Shock loads such as those experienced in fall arrest, and or other conditions where the load is applied very quickly, cause damage to the rope. Ropes which have been subjected to this type of force must be removed from service, or downgraded to less critical uses.

Nylon ropes will lose about 10% of their strength when wet and will elongate considerably more. They will regain their strength when properly dried.

Ropes will deteriorate from abrasion, excessive heat buildup, exposure to ultraviolet rays from the sun or from fluorescent lights, and exposure to certain chemicals and their fumes. Dirt will embed itself in the rope and cause the fibers to cut or abrade. Ropes should be stored and used, so as to minimize the effect of these and other damaging influences. Ropes should be checked frequently, and before critical use, for signs of deterioration.

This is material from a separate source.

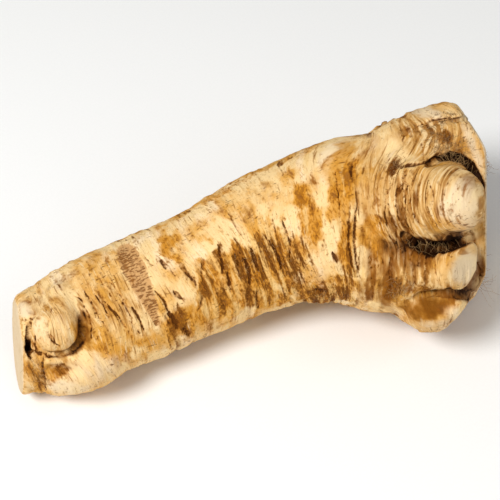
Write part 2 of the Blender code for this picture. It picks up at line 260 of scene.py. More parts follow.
LOBE_CLEFT = (
    (63.5, -20.5, 25.0, 0.6),
    (67.4, -18.1, 26.0, 1.1),
    (72.9, -16.8, 27.0, 1.2),
    (80.0, -17.2, 28.0, 1.2),
    (87.8, -18.5, 24.0, 1.2),
    (96.2, -18.8, 17.0, 1.2),
)

# What is grown onto the root and what is cut from it, in order, each with the width of its rounding.
FEATURES = (
    ("peeled lobe low on the tip", "grow", egg(at(-66.5, -46.5, 27.0), (16.0, 10.0, 13.0), 14.0), 6.0),
    ("knife cut at the tip", "cut", beyond(at(-94.0, -35.4, 24.0), along(-0.96, -0.07, 0.26)), 3.0),
    ("hollow round the nub", "cut", egg(at(-73.5, -31.1, 43.0), (10.7, 10.1, 9.0), 10.0), 3.0),
    ("nub", "grow", rod(at(-73.9, -21.5, 31.5), at(-75.8, -30.7, 39.5), 9.2, 9.1), 1.5),
    ("worn face of the nub", "cut", beyond(at(-73.7, -30.1, 47.5), along(0.12, -0.12, 0.98)), 1.5),
    ("lip under the nub", "grow", egg(at(-77.4, -43.6, 35.0), (6.2, 3.0, 8.0), -8.0), 1.5),
    ("hollow under the lip", "cut", egg(at(-73.3, -47.3, 45.0), (7.4, 3.4, 9.3), -10.0), 3.0),
    ("knob in the split", "grow", egg(at(-86.0, -43.2, 33.0), (2.4, 2.6, 6.0)), 1.0),
    ("upper lip of the crown", "grow", rod(at(58.8, 39.3, 20.0), at(79.5, 48.7, 20.0), 9.0, 10.0), 12.0),
    ("swelling behind the stub", "grow", egg(at(69.2, 19.0, 34.0), (18.0, 19.0, 17.0)), 7.0),
    ("stub", "grow", rod(STUB_BASE, STUB_CENTRE, STUB_BASE_RADIUS, STUB_RADIUS), 4.0),
    ("swelling under the stub", "grow", egg(at(69.0, -5.6, 29.0), (19.0, 12.5, 14.5)), 6.0),
    ("lower stub", "grow", cut_stub(at(83.2, -7.0, 46.0), along(0.70, -0.25, 0.67), 10.8, 15.0, 4.5), 5.0),
    ("bottom lobe", "grow", egg(at(77.7, -22.3, 9.0), (18.0, 11.4, 29.5), 8.0), 2.5),
    ("hollow in the bottom lobe", "cut", egg(at(70.0, -22.3, 40.5), (11.0, 5.2, 8.0), 8.0), 3.0),
    ("back lobe that the crown rests on", "grow", egg(at(66.2, 11.0, -31.0), (17.0, 15.5, 15.0)), 6.0),
    ("back stub", "grow", rod(at(68.8, 22.4, -0.5), at(71.9, 47.4, -13.7), 16.0, 11.0), 3.0),
    ("small back stub", "grow", rod(at(52.6, 25.4, 7.4), at(57.0, 45.4, 1.0), 11.0, 8.0), 3.0),
    ("scar of a side root", "grow", rod(at(-22.5, -7.8, -3.9), at(-25.9, -1.5, -19.6), 9.0, 6.5), 4.0),
    ("slanting knife cut of the crown", "cut", beyond(at(91.2, 50.0, 5.0), along(0.86, 0.50, 0.11)), 1.6),
    ("knife cut across the crown", "cut", beyond(at(92.5, 7.8, 40.0), along(0.9857, 0.0, 0.168)), 2.0),
    ("worn corner under the crown", "cut", beyond(at(88.4, -20.7, 30.0), along(0.76, -0.64, 0.1)), 5.0),
)

# Clefts that part the lobes, each with its path and the width of its rounding.
CLEFTS = (
    ("split between tip and nub", TIP_SPLIT, 1.0),
    ("crease under the upper lip", LIP_CREASE, 1.2),
    ("cleft over the stub", UPPER_CLEFT, 1.2),
    ("cleft under the stub", LOWER_CLEFT, 1.2),
    ("cleft over the bottom lobe", LOBE_CLEFT, 1.0),
)

LINE_STEPS = 400
LINE_SEARCHES = 4


def centre_line_tables():
    """Centre line joined by a smooth curve: place, across, height, radius and two slopes at even steps."""
    stations = np.array(CENTRE_LINE, float)
    x = stations[:, 0]
    steps = np.linspace(x[0], x[-1], LINE_STEPS)
    index = np.clip(np.searchsorted(x, steps) - 1, 0, len(x) - 2)
    span = x[index + 1] - x[index]
    t = (steps - x[index]) / span
    curves = [steps]
    for column in range(1, 4):
        y = stations[:, column]
        slope = np.gradient(y, x)
        curve = (2.0 * t**3 - 3.0 * t**2 + 1.0) * y[index] + (t**3 - 2.0 * t**2 + t) * span * slope[index]
        curve += (3.0 * t**2 - 2.0 * t**3) * y[index + 1] + (t**3 - t**2) * span * slope[index + 1]
        curves.append(curve)
    curves.append(np.gradient(curves[1], steps))
    curves.append(np.gradient(curves[2], steps))
    return curves


LINE = centre_line_tables()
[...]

Safe use of ropes requires skill, training, and practice. It is the user’s obligation to be qualified to use the ropes & know their limitations. Cancord Inc. guarantees the material and manufacturing of the ropes but accepts no liability for failure due to misuse of any kind, or for use by persons with inadequate training. It is very difficult to judge the safety of used ropes, so it is important to inspect ropes very carefully, and to replace them if there is doubt about their condition.